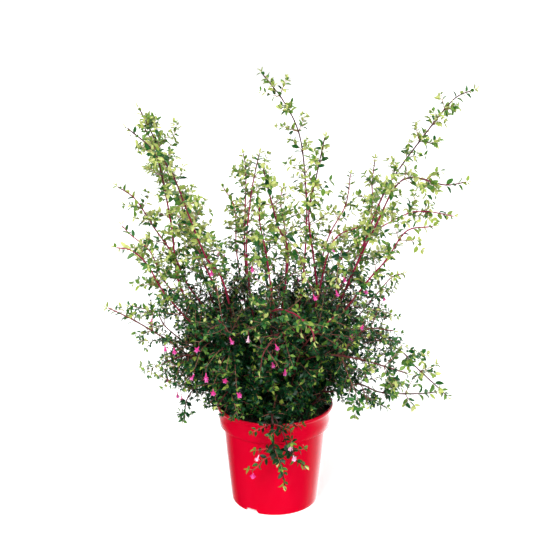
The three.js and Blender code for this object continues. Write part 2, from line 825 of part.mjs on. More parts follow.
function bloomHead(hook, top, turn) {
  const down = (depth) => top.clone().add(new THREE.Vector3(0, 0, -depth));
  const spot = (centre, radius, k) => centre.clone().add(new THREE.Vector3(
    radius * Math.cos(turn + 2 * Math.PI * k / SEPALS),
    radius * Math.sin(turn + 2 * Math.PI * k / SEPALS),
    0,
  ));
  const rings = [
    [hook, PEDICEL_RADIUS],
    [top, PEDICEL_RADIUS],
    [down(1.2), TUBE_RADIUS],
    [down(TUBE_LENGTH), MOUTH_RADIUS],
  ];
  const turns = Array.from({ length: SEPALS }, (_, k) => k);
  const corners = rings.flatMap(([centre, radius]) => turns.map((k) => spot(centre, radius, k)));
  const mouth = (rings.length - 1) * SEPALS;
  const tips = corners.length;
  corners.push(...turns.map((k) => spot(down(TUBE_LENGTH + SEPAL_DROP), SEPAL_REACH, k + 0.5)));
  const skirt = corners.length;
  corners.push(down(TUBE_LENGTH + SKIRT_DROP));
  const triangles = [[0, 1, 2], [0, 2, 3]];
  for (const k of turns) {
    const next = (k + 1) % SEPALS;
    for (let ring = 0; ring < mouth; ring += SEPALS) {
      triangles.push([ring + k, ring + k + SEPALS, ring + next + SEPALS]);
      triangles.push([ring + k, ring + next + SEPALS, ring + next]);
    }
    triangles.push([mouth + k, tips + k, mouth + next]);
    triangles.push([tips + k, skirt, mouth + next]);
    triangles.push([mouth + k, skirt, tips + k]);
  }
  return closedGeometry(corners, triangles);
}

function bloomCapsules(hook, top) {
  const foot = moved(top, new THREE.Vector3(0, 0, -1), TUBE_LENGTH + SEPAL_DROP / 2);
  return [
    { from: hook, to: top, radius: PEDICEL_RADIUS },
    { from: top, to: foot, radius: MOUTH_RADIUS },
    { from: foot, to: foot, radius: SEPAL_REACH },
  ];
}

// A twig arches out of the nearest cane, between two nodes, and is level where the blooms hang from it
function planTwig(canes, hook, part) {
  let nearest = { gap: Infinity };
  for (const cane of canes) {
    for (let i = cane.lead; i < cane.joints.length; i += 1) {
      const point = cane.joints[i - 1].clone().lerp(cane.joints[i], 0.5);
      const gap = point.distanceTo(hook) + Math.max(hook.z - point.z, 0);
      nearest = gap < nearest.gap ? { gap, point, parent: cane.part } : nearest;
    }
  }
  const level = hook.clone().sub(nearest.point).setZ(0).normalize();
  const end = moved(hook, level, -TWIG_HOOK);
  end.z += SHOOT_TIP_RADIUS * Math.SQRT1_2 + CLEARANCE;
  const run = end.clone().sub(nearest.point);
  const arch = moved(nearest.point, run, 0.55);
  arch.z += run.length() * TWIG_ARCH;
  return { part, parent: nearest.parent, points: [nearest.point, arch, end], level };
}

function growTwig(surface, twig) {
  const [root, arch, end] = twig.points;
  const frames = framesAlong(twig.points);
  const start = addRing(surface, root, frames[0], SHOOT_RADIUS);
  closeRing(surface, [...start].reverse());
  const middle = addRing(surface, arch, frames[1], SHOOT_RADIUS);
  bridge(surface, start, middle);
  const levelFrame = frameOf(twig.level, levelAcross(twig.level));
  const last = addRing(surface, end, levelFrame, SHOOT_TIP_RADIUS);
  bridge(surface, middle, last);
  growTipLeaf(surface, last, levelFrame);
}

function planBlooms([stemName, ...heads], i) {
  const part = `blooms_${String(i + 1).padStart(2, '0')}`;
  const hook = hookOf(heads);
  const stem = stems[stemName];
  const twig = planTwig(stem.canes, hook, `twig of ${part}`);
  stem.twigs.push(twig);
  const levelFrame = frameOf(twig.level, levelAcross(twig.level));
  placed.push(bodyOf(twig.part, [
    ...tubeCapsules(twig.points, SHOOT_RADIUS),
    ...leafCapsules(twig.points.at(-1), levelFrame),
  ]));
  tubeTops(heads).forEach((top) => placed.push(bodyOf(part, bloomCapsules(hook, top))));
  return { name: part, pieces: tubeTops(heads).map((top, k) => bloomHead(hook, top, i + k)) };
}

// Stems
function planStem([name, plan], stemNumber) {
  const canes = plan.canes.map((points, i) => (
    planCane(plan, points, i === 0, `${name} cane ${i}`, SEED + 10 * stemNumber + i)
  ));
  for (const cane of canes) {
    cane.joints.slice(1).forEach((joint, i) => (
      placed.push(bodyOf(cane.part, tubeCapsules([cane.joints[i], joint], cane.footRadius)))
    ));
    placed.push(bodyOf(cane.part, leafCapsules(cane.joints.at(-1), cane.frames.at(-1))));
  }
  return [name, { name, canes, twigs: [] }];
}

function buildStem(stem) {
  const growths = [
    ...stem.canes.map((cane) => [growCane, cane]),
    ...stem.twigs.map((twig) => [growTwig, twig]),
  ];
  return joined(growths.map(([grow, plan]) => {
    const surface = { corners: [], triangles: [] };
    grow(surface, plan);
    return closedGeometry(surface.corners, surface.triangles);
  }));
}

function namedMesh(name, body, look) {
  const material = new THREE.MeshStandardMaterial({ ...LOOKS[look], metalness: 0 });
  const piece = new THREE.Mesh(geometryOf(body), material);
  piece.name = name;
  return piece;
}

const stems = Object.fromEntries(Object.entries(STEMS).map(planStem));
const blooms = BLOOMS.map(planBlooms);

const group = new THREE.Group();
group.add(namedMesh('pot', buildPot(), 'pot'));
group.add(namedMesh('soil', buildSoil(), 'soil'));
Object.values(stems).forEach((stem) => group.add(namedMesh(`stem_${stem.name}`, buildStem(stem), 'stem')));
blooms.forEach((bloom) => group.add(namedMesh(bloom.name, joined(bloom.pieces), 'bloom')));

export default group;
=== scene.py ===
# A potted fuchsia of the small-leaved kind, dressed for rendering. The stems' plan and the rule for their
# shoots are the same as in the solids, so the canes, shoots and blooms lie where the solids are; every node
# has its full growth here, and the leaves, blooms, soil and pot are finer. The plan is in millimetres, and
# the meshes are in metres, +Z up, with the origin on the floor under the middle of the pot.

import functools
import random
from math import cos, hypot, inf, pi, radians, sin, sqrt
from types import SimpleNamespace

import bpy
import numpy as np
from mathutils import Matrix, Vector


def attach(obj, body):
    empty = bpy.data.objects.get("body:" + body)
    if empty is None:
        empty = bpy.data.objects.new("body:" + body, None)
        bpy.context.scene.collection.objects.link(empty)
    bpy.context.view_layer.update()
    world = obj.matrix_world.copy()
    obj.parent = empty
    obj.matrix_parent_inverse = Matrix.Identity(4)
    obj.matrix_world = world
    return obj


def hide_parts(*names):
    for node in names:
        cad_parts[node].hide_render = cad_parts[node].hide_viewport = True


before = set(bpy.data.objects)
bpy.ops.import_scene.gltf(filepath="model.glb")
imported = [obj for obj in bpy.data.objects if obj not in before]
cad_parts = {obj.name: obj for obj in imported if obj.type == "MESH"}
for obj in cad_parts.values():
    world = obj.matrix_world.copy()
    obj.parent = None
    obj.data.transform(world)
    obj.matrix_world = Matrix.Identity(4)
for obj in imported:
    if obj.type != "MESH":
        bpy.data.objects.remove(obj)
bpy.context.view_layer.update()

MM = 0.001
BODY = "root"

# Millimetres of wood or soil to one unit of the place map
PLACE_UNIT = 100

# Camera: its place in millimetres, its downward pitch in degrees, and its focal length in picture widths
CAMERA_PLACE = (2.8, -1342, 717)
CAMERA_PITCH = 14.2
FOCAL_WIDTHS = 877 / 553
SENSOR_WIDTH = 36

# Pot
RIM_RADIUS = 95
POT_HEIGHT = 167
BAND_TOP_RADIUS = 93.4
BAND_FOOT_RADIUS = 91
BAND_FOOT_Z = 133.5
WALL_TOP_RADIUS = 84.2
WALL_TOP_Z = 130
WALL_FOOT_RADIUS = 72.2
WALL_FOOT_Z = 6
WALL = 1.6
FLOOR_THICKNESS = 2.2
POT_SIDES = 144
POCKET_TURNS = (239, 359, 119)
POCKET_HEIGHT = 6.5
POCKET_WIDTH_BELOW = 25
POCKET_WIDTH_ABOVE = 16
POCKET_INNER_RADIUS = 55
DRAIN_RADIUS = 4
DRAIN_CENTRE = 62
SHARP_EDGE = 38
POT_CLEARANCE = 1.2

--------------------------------

Reproduce exactly, and only, the lines from the one that contains "bpy.context.scene.collection.objects.link(empty)" down to the one that contains "SENSOR_WIDTH = 36", both ends included.

        bpy.context.scene.collection.objects.link(empty)
    bpy.context.view_layer.update()
    world = obj.matrix_world.copy()
    obj.parent = empty
    obj.matrix_parent_inverse = Matrix.Identity(4)
    obj.matrix_world = world
    return obj


def hide_parts(*names):
    for node in names:
        cad_parts[node].hide_render = cad_parts[node].hide_viewport = True


before = set(bpy.data.objects)
bpy.ops.import_scene.gltf(filepath="model.glb")
imported = [obj for obj in bpy.data.objects if obj not in before]
cad_parts = {obj.name: obj for obj in imported if obj.type == "MESH"}
for obj in cad_parts.values():
    world = obj.matrix_world.copy()
    obj.parent = None
    obj.data.transform(world)
    obj.matrix_world = Matrix.Identity(4)
for obj in imported:
    if obj.type != "MESH":
        bpy.data.objects.remove(obj)
bpy.context.view_layer.update()

MM = 0.001
BODY = "root"

# Millimetres of wood or soil to one unit of the place map
PLACE_UNIT = 100

# Camera: its place in millimetres, its downward pitch in degrees, and its focal length in picture widths
CAMERA_PLACE = (2.8, -1342, 717)
CAMERA_PITCH = 14.2
FOCAL_WIDTHS = 877 / 553
SENSOR_WIDTH = 36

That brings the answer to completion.